Embed governance in existing workflows rather than making it a separate approval gate. 

  • Enable self-service access requests with intelligent routing—teams request access through UI, owners approve in Slack, and full audit trails maintain regulatory compliance without bottlenecks
  • Automate policy enforcement programmatically so rules apply automatically as metadata changes
  • Use data contracts where producers make explicit guarantees and consumers trust without manual verification
  • Implement governance as code with CI/CD integration to catch issues before deployment

The goal is making compliance invisible to practitioners while maintaining full control and visibility for governance teams.

A data catalog is a centralized repository of metadata about your data assets—what data exists, where it lives, what it means, who owns it, and how it’s used. It’s foundational infrastructure for governance because you can’t govern what you can’t see. 

The catalog provides the visibility layer that enables discovery, lineage tracking, quality monitoring, and access control. Modern catalogs go beyond static inventories to include real-time metadata, automated documentation, and integration with observability and governance workflows. The catalog becomes the single source of truth that governance policies operate against.

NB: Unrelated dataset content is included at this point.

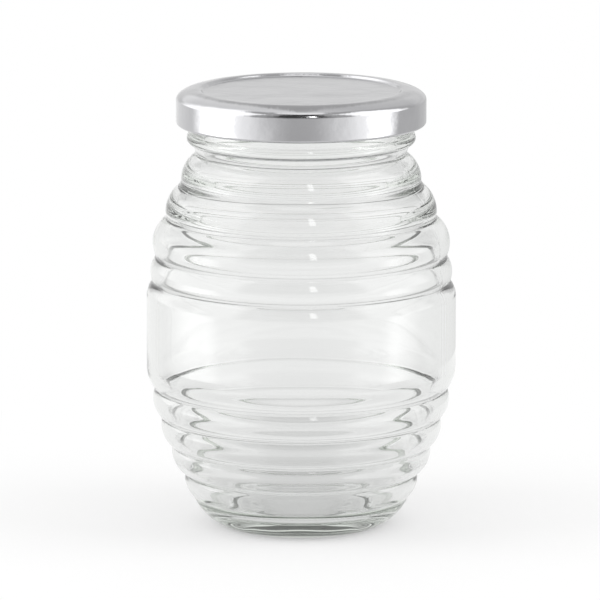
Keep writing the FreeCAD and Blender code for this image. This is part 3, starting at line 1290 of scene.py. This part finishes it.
@dataclass
class Surroundings:
    """The pale room round the object, in brightness, by turn from the front and height in degrees.

    A span is where a change begins and where it ends. A turn is positive on the right.
    """

    ambient: float = 0.75
    horizon: Span = (-1.0, 3.0)
    table_front: float = 0.68
    table_side: float = 1.98
    table_peak: float = 2.0
    table_far: float = 0.5
    table_rise: Span = (5.0, 80.0)
    table_peak_turn: Span = (60.0, 76.0)
    table_right_end: Span = (70.0, 104.0)
    table_left_end: Span = (84.0, 122.0)
    table_right_share: float = 0.93
    table_left_share: float = 0.85
    dark: float = 0.08
    low_front: float = 0.35
    low_front_top: Span = (10.0, 18.0)
    high_front: float = 0.5
    high_front_foot: Span = (72.0, 80.0)
    front_edge: Span = (18.0, 38.0)
    strip: float = 4.5
    strip_left: Span = (6.0, 8.5)
    strip_right: Span = (11.5, 14.0)
    strip_foot: Span = (19.0, 23.0)
    strip_top: Span = (46.0, 50.0)
    walls: float = 0.62
    back: float = 0.86
    back_fall: float = 0.3
    back_fall_height: Span = (9.0, 24.0)
    back_rise: float = 0.12
    back_rise_height: Span = (45.0, 75.0)
    back_edge: Span = (112.0, 150.0)
    glow_left: float = 0.25
    glow: float = 0.3
    glow_foot: Span = (12.0, 20.0)
    glow_edge: Span = (170.0, 178.0)
    soft_box: float = 2.1
    box_edge: Span = (44.0, 60.0)
    box_right_end: Span = (104.0, 120.0)
    box_left_end: Span = (124.0, 150.0)
    box_top: Span = (58.0, 68.0)
    overhead: float = 1.4
    overhead_edge: Span = (76.0, 79.0)
    sweep: float = 0.84
    sweep_side: float = 0.35
    sweep_side_edge: Span = (130.0, 95.0)
    sweep_fall: float = 0.74
    sweep_fall_height: Span = (8.5, 19.0)
    ceiling: float = 0.3
    ceiling_foot: Span = (48.0, 75.0)
    side_room: float = 0.4
    side_room_edge: Span = (118.0, 142.0)
    window: float = 1.3
    window_front: Span = (42.0, 56.0)
    window_back: Span = (84.0, 98.0)
    window_top: Span = (34.0, 48.0)

    def build(self) -> None:
        """Make the world."""
        world = bpy.data.worlds.new("studio")
        bpy.context.scene.world = world
        graph = Graph(world)
        direction = graph.node("ShaderNodeTexCoord").outputs["Generated"]
        parts = graph.node("ShaderNodeSeparateXYZ", None, {0: direction})
        x, y, z = (graph.value(parts.outputs[i]) for i in range(3))
        height = z.maths("ARCSINE") * math.degrees(1.0)
        turn = x.maths("ARCTAN2", -y) * math.degrees(1.0)
        above = height.fade(*self.horizon)
        path = graph.node("ShaderNodeLightPath").outputs
        glossy = graph.value(path["Is Glossy Ray"])
        passed = graph.value(path["Is Transmission Ray"])
        camera = graph.value(path["Is Camera Ray"])
        mirrored = self.table(turn).toward(self.room(turn, height), above)
        through = self.table_through(turn).toward(self.room_through(turn, height), above)
        level = (1 - glossy) * self.ambient + glossy * mirrored
        level = level.toward(through, passed).toward(1.0, camera)
        white = (1.0, 1.0, 1.0, 1.0)
        light = graph.node("ShaderNodeBackground", None, {"Color": white, "Strength": level})
        graph.node("ShaderNodeOutputWorld", None, {"Surface": light.outputs[0]})

    def table(self, turn: Value) -> Value:
        """What is mirrored from below the horizon: grey in front, bright at the sides.

        Args:
            turn: The turn from the front.

        Returns:
            The brightness.
        """
        away = abs(turn)
        bright = self.table_front + away.fade(*self.table_rise) * (self.table_side - self.table_front)
        bright = bright + away.fade(*self.table_peak_turn) * self.table_peak
        right_end = turn.fade(*self.table_right_end) * self.table_right_share
        left_end = (-turn).fade(*self.table_left_end) * self.table_left_share
        return bright.toward(self.table_far, right_end + left_end)

    def room(self, turn: Value, height: Value) -> Value:
        """What is mirrored from above the horizon: two soft boxes, a strip and a dark front.

        Args:
            turn: The turn from the front.
            height: The height above the horizon.

        Returns:
            The brightness.
        """
        away = abs(turn)
        left = 1 - turn.fade(-1.0, 1.0)
        front = self.dark + (1 - height.fade(*self.low_front_top)) * self.low_front
        front = front + height.fade(*self.high_front_foot) * self.high_front
        strip = turn.fade(*self.strip_left) * (1 - turn.fade(*self.strip_right))
        strip = strip * height.fade(*self.strip_foot) * (1 - height.fade(*self.strip_top)) * self.strip
        glow = height.fade(*self.glow_foot) * (1 - away.fade(*self.glow_edge))
        glow = glow * (left * self.glow_left + self.glow)
        back = self.back - height.fade(*self.back_fall_height) * self.back_fall
        back = back + height.fade(*self.back_rise_height) * self.back_rise + glow
        around = (front + strip).toward(self.walls, away.fade(*self.front_edge))
        around = around.toward(back, away.fade(*self.back_edge))
        ends = turn.fade(*self.box_right_end) + (-turn).fade(*self.box_left_end)
        box = away.fade(*self.box_edge) * (1 - ends) * (1 - height.fade(*self.box_top))
        around = around.toward(self.soft_box, box)
        return around.toward(self.overhead, height.fade(*self.overhead_edge))

    def table_through(self, turn: Value) -> Value:
        """What the glass lets through from below the horizon: the pale sweep.

        Args:
            turn: The turn from the front.

        Returns:
            The brightness.
        """
        return self.sweep + abs(turn).fade(*self.sweep_side_edge) * self.sweep_side

    def room_through(self, turn: Value, height: Value) -> Value:
        """What the glass lets through from above the horizon: the sweep's top edge and the dark.

        Args:
            turn: The turn from the front.
            height: The height above the horizon.

        Returns:
            The brightness.
        """
        away = abs(turn)
        back = self.sweep - height.fade(*self.sweep_fall_height) * self.sweep_fall
        back = back + height.fade(*self.ceiling_foot) * self.ceiling
        window = away.fade(*self.window_front) * (1 - away.fade(*self.window_back))
        window = window * (1 - height.fade(*self.window_top))
        back = back.toward(self.side_room, 1 - away.fade(*self.side_room_edge))
        return back.toward(self.window, window)


@dataclass
class Floor:
    """The pale floor: white where it is seen, with the object's shadow kept, and a painted shadow
    behind the jar where it is seen through the glass.
    """

    radius: float = 0.24
    sides: int = 96
    colour: float = 0.80
    seen_colour: float = 0.97
    contact_white: float = 0.25
    shadow_share: float = 0.38
    contact_edge: Span = (0.015, 0.034)
    shadow_edge: Span = (0.05, 0.16)
    # The painted shadow that the glass sees behind the jar: its glow, the sweep's glow round it, where
    # it fades out, and how much narrower it is across.
    painted_shadow_level: float = 0.66
    sweep: float = 0.84
    painted_shadow_edge: Span = (0.03, 0.13)
    painted_shadow_narrowing: float = 2.4

    def build(self) -> bpy.types.Object:
        """Lay the floor.

        Returns:
            The floor.
        """
        Bench.clear()
        bpy.ops.mesh.primitive_circle_add(vertices=self.sides, radius=self.radius, fill_type="NGON")
        floor = bpy.context.object
        floor.name = "floor"
        floor.data.materials.append(self.material())
        return floor

    def material(self) -> bpy.types.Material:
        """Make the floor's material.

        Returns:
            The material.
        """
        material = bpy.data.materials.new("pale_floor")
        graph = Graph(material)
        reach = graph.distance(graph.coordinates())
        near_white = reach.fade(*self.contact_edge) * (1 - self.shadow_share - self.contact_white)
        whiteness = near_white + self.contact_white + reach.fade(*self.shadow_edge) * self.shadow_share
        path = graph.node("ShaderNodeLightPath").outputs
        passed = graph.value(path["Is Transmission Ray"])
        seen = graph.value(path["Is Camera Ray"]).at_least(path["Is Glossy Ray"]).at_least(passed)
        shaded = graph.blend(whiteness, graph.diffuse(self.seen_colour), graph.emission(1.0))
        # Seen through the glass, the floor is a plain glow with a painted shadow: dimmer right behind
        # the jar and narrow across, brightening outwards to the pale sweep.
        painted_shadow_place = graph.stretched((self.painted_shadow_narrowing, 1.0, 1.0))
        behind = graph.distance(painted_shadow_place).fade(*self.painted_shadow_edge)
        through = graph.blend(behind, graph.emission(self.painted_shadow_level), graph.emission(self.sweep))
        shown = graph.blend(passed, shaded, through)
        graph.finish_with(graph.blend(seen, graph.diffuse(self.colour), shown))
        return material


@dataclass
class Studio:
    """The floor, the surroundings, the lamps and the camera."""

    lamp_size: tuple[float, float] = (0.9, 1.1)
    lamp_distance: float = 1.25
    lamp_height: float = 0.75
    lamp_aim: float = 0.06
    lamp_turn: float = 78.0
    lamp_power: float = 8.0
    lens: float = 360.0
    sensor: float = 36.0
    camera_place: Vector = (-0.00031, -1.5655, 0.3649)
    camera_pitch: float = 11.02
    bounces: int = 28
    mirror_bounces: int = 12

    def lamp(self, side: Side) -> None:
        """Stand a large soft lamp on one side.

        Args:
            side: The side.
        """
        turn = math.radians(self.lamp_turn) * side.value
        place = (
            self.lamp_distance * math.sin(turn),
            -self.lamp_distance * math.cos(turn),
            self.lamp_height,
        )
        bpy.ops.object.light_add(type="AREA", location=place)
        lamp = bpy.context.object
        lamp.name = "soft_lamp_" + side.name.lower()
        lamp.data.shape = "RECTANGLE"
        lamp.data.size, lamp.data.size_y = self.lamp_size
        lamp.data.energy = self.lamp_power
        lamp.visible_glossy = lamp.visible_transmission = False
        tilt = math.atan2(self.lamp_distance, self.lamp_height - self.lamp_aim)
        lamp.rotation_euler = (tilt, 0.0, turn)

    def camera(self) -> None:
        """Stand the camera in front, a little above the cap."""
        Bench.clear()
        angle = math.radians(90.0 - self.camera_pitch)
        bpy.ops.object.camera_add(location=self.camera_place, rotation=(angle, 0.0, 0.0))
        camera = bpy.context.object
        camera.data.sensor_width = self.sensor
        camera.data.lens = self.lens
        camera.data.clip_start = 0.05
        camera.data.clip_end = 60.0
        bpy.context.scene.camera = camera

    def build(self) -> None:
        """Set up the whole studio."""
        scene = bpy.context.scene
        scene.view_settings.view_transform = "Standard"
        scene.cycles.max_bounces = self.bounces
        scene.cycles.transmission_bounces = self.bounces
        scene.cycles.glossy_bounces = self.mirror_bounces
        Floor().build()
        Surroundings().build()
        for side in Side:
            self.lamp(side)
        self.camera()


def fit(piece: bpy.types.Object, node: str) -> None:
    """Let a piece stand for its node of the frame, and report it.

    Args:
        piece: The piece.
        node: The node that it stands for.
    """
    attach(piece, "root")
    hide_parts(node)
    faces = sum(len(polygon.vertices) - 2 for polygon in piece.data.polygons)
    LOG.info("%s: %d triangles", piece.name, faces)


def main() -> None:
    """Build the object's pieces in order, and the studio round them."""
    logging.basicConfig(level=logging.INFO, format="%(name)s %(message)s")
    fit(Glass().build(), "jar")
    fit(Cap().build(), "lid")
    fit(Seal().build(), "seal_ring")
    Studio().build()


if __name__ == "__main__":
    main()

AI requires trustworthy, well-documented data with clear provenance. Governance provides the foundation through continuous quality validation that catches issues before they impact model training, lineage tracking that traces from raw data through feature engineering to model outputs, and compliance controls that ensure sensitive data doesn’t leak into training sets. 

Governance enables confident deployment from pilot to production by maintaining data contracts, automating quality checks, and providing audit trails. Organizations with strong governance deploy AI three to four times faster because they trust their data foundation and can prove compliance.

Data contracts are explicit agreements between data producers and consumers about quality expectations, schema definitions, and freshness guarantees. Producers commit to specific service levels—”this table will update hourly with complete records and no null values in critical columns”—and consumers build pipelines based on those guarantees. 

Contracts are defined as code and validated automatically. They matter because they prevent breaking changes from reaching production, establish clear ownership and accountability, enable consumer confidence without manual verification, and surface quality issues at the source. Teams using data contracts eliminate breaking changes that previously disrupted downstream systems multiple times per week.

Measure outcomes that matter to practitioners and business stakeholders, not vanity metrics:

Governance maturity:

  • Asset ownership coverage (100% coverage means clear accountability)
  • Compliance audit preparation time (time reductions show automation working)
  • Data team confidence in data quality (via surveys)

Business impact:

  • Reduced risk of compliance failure?
  • AI deployment velocity from pilot to production
  • Data team productivity improvements

Operational efficiency:

  • Time saved in data discovery and access requests (reductions indicate better self-service)
  • Breaking changes prevented before production deployment

Good governance enables speed and trust simultaneously—metrics should reflect both dimensions.